Dan Goodwin Comment by Dan Goodwin on November 15, 2009 at 2:43pm
I love hearing how this particular lightbulb comes on for people, that being creative doesn't mean just sitting at a canvas with paints, or writing a new song or making a film. Our creativity is in the everyday too, in every thought, every motion, every action. The more we acknowledge our creativity, the more it rushes forth, with the eagerness of a five year old who's just been told their picture is the best picture their mum has ever been given...
Jean Comment by Jean on November 15, 2009 at 2:37pm
What an awesome way to start my Sunday morning! I'm so glad that I took a few minutes to read your article, Dan! Your insights into the creative process are full of wisdom! And DJ...WOW! Your response gave me goose bumps as I read it. You've captured the truth about this CCS community - and I'm sooo thankful to be a part of it.

I've been spending most of my time and energy the past 2 or 3 months at my "day job" which hasn't left much energy for my "artistic" pursuits at home. I was starting to feel that I haven't been as creative as I'd like to be. But reading your article today, Dan, has reminded me that my creative energy HAS been on full blast - not at home for my personal creative desires, but very much "on" during my working hours as I teach and direct a preschool. You are so right....you can't NOT be creative!! :)
Dan Goodwin Comment by Dan Goodwin on November 15, 2009 at 12:27pm
DJ/ what a rousing and impassioned response!

The call is answered and we can call ourselves artist and writer and craftsman and dancer and musician and actor...........one more time.

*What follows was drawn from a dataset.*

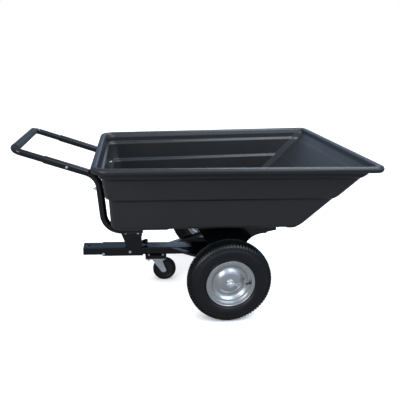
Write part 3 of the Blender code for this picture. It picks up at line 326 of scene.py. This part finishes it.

It's not an option to not be creative. It's in us. It IS us...
DJ Comment by DJ on November 15, 2009 at 12:23pm
Dan, Your first idea of thinking about one's routines and habits while creating has reminded me of this on a beautiful Sunday morning:
One aspect of CCS that I enjoy is the sharing of each other's processes. Some make art at a worktable, surrounded by colorful papers and markers and pastels. Some write with a notebook and pen leaning against a tree outside in the quiet. Some doodle in a sketchbook on their kitchen table while tea is brewing as a part of their morning routine. Some take a walk with a camera to capture interesting sights on a Saturday afternoon. Some of us have day jobs and snatch trips to the easel when time permits.
In all of these processes, we have things in common: the desire to produce something that wasn't there before...struggles with time/space/energy/psychological constraints...questions about sharing the work with others...issues of confidence when considering our place on the endless talent continuum...making decisions about composition, content, and editing...wondering if today's work is as good as our former...
We finally get one of these issues solved, and another frustrating factor pops up to snag us on our way to the work.
But, when all is said and done, even amidst the questions and blocks and struggles, the desire to create is a personal, glorious, passionate aspect of our lives that calls us back to the making of our product time and time again.
So, we answer the call.
Sometimes in a burst of glory and triumph. Sometimes with a whimpering attempt hidden in a drawer or closet that will only be discovered after we've left this earth.
But no matter our results!
The call is answered and we can call ourselves artist and writer and craftsman and dancer and musician and actor...........one more time.